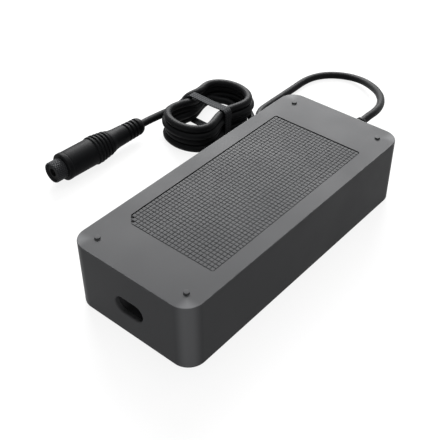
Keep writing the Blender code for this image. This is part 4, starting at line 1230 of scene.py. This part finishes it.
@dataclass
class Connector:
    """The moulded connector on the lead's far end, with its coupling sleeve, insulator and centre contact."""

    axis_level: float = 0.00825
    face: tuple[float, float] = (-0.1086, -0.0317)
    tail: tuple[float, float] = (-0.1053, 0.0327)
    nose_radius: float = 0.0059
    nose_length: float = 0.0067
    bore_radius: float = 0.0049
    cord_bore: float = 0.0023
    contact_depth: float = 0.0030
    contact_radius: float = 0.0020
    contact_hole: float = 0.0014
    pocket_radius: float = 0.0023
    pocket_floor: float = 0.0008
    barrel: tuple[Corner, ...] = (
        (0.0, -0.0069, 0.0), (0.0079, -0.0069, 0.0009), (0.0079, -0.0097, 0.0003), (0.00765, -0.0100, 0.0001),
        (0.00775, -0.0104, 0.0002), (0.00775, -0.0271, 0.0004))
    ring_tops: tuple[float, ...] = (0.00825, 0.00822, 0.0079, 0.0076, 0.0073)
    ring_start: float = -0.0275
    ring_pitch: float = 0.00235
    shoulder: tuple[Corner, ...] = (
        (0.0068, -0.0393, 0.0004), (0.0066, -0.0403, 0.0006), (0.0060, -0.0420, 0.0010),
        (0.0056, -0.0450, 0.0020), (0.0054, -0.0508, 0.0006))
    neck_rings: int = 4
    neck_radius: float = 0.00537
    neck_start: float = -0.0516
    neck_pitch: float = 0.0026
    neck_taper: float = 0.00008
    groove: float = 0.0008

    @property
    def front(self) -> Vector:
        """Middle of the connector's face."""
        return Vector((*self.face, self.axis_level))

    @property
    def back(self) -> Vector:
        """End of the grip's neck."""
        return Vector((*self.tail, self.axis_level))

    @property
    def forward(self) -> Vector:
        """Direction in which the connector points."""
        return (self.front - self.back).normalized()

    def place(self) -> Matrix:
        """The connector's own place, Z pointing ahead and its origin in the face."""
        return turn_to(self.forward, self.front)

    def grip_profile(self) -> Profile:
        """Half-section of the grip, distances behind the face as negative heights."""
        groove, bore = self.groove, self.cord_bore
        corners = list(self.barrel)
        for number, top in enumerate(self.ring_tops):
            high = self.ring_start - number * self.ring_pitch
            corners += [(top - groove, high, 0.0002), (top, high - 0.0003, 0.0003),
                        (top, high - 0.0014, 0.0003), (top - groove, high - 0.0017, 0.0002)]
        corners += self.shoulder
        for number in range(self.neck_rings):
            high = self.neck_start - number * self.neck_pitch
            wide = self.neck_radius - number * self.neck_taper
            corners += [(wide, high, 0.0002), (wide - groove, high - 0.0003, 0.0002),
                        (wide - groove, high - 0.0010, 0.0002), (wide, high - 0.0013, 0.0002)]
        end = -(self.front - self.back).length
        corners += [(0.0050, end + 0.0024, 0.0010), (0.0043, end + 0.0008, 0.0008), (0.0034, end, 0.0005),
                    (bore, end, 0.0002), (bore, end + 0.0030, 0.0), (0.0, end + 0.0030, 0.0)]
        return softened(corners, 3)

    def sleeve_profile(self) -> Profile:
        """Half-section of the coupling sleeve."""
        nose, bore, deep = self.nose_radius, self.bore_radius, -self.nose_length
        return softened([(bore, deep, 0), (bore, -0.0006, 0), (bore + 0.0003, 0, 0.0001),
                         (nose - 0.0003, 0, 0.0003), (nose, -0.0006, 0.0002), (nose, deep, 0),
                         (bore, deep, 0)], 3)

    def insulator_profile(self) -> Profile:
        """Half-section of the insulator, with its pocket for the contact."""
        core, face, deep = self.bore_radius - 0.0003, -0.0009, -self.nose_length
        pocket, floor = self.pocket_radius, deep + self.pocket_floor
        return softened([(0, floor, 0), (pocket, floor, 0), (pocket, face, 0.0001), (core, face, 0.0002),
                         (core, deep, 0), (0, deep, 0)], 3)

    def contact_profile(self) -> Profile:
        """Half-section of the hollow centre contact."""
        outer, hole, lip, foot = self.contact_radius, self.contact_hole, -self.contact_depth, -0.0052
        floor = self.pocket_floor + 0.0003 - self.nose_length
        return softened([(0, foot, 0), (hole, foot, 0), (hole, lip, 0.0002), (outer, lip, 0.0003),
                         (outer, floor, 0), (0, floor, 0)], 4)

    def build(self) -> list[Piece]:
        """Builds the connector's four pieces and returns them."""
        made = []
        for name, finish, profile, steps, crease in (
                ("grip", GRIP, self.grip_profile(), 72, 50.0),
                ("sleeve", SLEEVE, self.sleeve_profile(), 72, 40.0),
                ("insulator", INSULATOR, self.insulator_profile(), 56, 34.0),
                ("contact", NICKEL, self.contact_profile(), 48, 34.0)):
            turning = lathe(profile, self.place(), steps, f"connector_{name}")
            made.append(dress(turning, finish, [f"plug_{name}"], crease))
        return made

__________

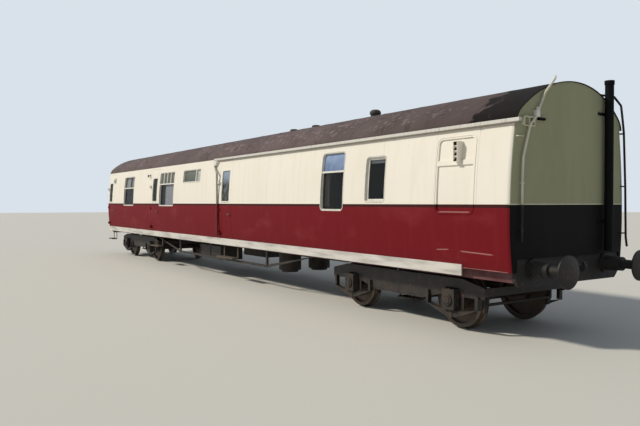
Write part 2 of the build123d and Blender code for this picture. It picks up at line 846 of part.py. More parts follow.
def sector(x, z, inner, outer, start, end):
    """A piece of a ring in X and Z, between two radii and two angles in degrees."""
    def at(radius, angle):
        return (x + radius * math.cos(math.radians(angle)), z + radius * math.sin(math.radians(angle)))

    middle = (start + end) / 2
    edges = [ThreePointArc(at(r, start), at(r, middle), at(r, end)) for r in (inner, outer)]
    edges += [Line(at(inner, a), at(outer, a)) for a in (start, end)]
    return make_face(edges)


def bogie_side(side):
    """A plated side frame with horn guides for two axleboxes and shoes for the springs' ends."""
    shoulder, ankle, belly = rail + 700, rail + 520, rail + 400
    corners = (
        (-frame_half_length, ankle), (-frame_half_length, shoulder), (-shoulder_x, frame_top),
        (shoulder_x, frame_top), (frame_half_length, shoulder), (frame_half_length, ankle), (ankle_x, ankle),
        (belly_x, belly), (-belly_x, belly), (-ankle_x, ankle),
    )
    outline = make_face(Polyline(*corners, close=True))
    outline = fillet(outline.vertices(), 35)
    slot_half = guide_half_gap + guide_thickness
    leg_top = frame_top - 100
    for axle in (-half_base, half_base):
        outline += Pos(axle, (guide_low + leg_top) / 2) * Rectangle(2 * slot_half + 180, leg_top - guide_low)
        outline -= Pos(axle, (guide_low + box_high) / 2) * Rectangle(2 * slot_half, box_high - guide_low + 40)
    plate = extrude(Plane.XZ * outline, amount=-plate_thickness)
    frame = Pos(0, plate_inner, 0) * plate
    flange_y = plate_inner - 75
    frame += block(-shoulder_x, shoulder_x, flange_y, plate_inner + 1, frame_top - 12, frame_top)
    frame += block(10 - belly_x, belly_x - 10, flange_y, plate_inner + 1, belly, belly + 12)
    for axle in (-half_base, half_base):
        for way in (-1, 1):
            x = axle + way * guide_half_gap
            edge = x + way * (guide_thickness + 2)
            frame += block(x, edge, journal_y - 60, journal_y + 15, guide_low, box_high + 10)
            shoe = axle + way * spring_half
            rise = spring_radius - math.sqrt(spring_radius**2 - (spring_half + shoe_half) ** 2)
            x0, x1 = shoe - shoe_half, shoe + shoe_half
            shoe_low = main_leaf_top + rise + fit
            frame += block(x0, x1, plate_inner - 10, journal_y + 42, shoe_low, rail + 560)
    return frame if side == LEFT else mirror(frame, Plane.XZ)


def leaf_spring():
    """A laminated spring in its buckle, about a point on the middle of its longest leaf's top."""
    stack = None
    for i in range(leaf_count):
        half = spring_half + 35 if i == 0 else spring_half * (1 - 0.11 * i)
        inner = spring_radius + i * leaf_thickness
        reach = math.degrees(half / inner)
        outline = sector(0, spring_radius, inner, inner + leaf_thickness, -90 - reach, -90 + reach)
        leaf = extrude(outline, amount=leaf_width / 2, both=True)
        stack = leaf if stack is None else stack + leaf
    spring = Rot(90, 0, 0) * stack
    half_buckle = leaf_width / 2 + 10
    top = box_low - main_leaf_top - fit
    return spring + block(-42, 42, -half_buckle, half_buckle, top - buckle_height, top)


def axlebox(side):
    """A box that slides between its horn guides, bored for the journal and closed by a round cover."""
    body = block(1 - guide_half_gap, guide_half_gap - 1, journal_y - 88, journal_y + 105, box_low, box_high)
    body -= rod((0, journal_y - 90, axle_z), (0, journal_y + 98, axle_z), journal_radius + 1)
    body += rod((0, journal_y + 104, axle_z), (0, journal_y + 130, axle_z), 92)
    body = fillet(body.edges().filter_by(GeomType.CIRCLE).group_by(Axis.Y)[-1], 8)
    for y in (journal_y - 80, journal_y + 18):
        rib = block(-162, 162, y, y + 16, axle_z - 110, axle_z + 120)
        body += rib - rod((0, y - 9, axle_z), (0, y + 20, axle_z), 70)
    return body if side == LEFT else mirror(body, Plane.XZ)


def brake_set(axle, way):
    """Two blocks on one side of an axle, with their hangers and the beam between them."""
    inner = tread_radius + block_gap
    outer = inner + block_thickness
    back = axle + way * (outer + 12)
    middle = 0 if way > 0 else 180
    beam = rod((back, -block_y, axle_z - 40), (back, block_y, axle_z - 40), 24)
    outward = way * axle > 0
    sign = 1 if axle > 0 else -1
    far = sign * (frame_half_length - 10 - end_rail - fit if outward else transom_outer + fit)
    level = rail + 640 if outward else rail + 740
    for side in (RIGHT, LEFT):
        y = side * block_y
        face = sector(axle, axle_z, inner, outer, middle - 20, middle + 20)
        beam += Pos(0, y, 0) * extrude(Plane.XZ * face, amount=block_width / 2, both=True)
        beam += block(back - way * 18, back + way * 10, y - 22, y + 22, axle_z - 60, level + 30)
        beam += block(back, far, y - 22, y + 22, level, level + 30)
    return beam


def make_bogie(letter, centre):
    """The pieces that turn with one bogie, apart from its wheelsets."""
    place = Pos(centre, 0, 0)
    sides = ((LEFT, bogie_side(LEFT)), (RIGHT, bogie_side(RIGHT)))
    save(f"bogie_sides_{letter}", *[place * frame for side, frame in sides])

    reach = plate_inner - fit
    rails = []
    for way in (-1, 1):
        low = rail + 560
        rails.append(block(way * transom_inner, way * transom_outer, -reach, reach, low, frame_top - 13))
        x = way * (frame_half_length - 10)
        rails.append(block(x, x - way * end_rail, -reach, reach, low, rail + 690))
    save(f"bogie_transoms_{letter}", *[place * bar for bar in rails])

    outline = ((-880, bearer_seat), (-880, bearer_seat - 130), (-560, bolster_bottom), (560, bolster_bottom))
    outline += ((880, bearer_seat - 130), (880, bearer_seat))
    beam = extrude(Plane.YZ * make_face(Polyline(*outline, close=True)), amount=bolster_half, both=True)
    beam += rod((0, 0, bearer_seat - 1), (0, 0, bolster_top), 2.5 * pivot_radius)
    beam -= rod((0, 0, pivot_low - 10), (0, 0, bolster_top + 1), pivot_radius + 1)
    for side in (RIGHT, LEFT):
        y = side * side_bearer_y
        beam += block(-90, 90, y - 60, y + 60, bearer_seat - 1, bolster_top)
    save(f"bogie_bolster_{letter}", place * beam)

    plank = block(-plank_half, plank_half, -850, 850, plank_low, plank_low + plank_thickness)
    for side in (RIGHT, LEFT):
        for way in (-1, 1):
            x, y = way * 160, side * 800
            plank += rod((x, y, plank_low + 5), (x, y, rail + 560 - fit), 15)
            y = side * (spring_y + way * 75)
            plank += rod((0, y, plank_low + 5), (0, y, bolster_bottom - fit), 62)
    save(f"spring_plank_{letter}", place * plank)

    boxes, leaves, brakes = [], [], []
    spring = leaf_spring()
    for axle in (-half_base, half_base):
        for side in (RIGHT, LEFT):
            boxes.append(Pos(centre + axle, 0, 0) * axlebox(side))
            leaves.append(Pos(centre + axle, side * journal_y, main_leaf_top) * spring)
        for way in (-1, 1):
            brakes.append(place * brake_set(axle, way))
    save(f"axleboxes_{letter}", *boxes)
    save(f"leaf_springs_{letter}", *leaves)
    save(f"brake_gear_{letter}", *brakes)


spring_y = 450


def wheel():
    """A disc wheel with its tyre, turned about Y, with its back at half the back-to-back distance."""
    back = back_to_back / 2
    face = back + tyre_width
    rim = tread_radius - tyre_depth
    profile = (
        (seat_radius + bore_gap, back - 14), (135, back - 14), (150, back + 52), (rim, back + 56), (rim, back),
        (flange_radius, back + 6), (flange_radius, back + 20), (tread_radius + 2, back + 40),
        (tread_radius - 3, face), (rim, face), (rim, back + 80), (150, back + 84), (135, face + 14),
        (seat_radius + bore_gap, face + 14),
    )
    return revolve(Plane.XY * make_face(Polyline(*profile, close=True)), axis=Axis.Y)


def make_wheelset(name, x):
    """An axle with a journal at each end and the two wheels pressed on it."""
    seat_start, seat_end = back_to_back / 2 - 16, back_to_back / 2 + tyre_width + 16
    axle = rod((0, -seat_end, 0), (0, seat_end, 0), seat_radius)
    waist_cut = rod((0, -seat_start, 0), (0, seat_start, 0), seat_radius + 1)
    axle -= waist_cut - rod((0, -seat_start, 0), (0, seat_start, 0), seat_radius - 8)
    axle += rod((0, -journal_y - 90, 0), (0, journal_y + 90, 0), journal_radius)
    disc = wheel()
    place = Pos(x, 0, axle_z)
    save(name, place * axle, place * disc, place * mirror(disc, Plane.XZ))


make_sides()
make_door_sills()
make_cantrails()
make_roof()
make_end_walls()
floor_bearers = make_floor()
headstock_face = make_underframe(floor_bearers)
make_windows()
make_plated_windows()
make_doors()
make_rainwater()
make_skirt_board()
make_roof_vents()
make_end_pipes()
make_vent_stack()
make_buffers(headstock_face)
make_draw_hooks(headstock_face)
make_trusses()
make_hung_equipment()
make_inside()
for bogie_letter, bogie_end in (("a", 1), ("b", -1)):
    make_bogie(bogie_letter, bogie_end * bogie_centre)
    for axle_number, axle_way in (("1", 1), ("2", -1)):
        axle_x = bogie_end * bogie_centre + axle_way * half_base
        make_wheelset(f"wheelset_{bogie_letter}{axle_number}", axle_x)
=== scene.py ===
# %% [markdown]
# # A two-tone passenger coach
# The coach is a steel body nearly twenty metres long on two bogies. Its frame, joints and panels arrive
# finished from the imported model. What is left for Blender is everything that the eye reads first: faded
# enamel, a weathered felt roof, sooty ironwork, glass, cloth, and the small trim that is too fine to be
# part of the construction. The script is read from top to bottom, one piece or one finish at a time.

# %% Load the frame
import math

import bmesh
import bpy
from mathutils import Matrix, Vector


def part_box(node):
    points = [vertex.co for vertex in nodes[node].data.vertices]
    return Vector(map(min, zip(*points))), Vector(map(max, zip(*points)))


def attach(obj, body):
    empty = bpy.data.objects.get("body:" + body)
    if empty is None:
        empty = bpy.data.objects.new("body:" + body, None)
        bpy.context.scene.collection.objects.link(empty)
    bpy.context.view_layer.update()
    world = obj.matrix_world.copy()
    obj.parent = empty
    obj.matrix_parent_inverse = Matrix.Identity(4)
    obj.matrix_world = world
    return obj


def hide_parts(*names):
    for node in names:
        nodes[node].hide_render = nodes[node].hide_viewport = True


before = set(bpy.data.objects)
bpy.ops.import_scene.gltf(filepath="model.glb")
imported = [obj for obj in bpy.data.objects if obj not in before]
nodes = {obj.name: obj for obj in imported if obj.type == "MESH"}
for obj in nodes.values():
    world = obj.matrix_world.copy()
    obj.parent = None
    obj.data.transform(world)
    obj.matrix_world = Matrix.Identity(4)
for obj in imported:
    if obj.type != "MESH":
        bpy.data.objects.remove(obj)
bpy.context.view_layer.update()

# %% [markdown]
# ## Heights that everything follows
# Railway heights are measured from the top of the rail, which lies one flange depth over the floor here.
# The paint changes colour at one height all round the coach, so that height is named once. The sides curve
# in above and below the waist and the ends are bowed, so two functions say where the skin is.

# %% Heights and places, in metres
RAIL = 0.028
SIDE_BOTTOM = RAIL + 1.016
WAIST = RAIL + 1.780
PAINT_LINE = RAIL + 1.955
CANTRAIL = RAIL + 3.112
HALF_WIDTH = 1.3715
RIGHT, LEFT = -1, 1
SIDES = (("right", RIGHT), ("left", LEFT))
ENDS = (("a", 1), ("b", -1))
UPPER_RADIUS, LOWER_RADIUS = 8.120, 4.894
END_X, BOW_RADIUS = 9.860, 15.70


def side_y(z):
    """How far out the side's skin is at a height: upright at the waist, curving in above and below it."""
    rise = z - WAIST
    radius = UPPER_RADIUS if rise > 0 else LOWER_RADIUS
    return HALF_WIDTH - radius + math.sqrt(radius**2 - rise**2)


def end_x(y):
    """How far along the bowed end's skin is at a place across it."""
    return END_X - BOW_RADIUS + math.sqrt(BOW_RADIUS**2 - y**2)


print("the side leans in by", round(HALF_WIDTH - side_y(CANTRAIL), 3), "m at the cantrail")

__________

Problem to work on: Of all the entries above, repeat only the lines from the line that has "make_sides()" to the line that has "points = [vertex.co", both lines included, exactly.

Result for this exercise:
make_sides()
make_door_sills()
make_cantrails()
make_roof()
make_end_walls()
floor_bearers = make_floor()
headstock_face = make_underframe(floor_bearers)
make_windows()
make_plated_windows()
make_doors()
make_rainwater()
make_skirt_board()
make_roof_vents()
make_end_pipes()
make_vent_stack()
make_buffers(headstock_face)
make_draw_hooks(headstock_face)
make_trusses()
make_hung_equipment()
make_inside()
for bogie_letter, bogie_end in (("a", 1), ("b", -1)):
    make_bogie(bogie_letter, bogie_end * bogie_centre)
    for axle_number, axle_way in (("1", 1), ("2", -1)):
        axle_x = bogie_end * bogie_centre + axle_way * half_base
        make_wheelset(f"wheelset_{bogie_letter}{axle_number}", axle_x)
=== scene.py ===
# %% [markdown]
# # A two-tone passenger coach
# The coach is a steel body nearly twenty metres long on two bogies. Its frame, joints and panels arrive
# finished from the imported model. What is left for Blender is everything that the eye reads first: faded
# enamel, a weathered felt roof, sooty ironwork, glass, cloth, and the small trim that is too fine to be
# part of the construction. The script is read from top to bottom, one piece or one finish at a time.

# %% Load the frame
import math

import bmesh
import bpy
from mathutils import Matrix, Vector


def part_box(node):
    points = [vertex.co for vertex in nodes[node].data.vertices]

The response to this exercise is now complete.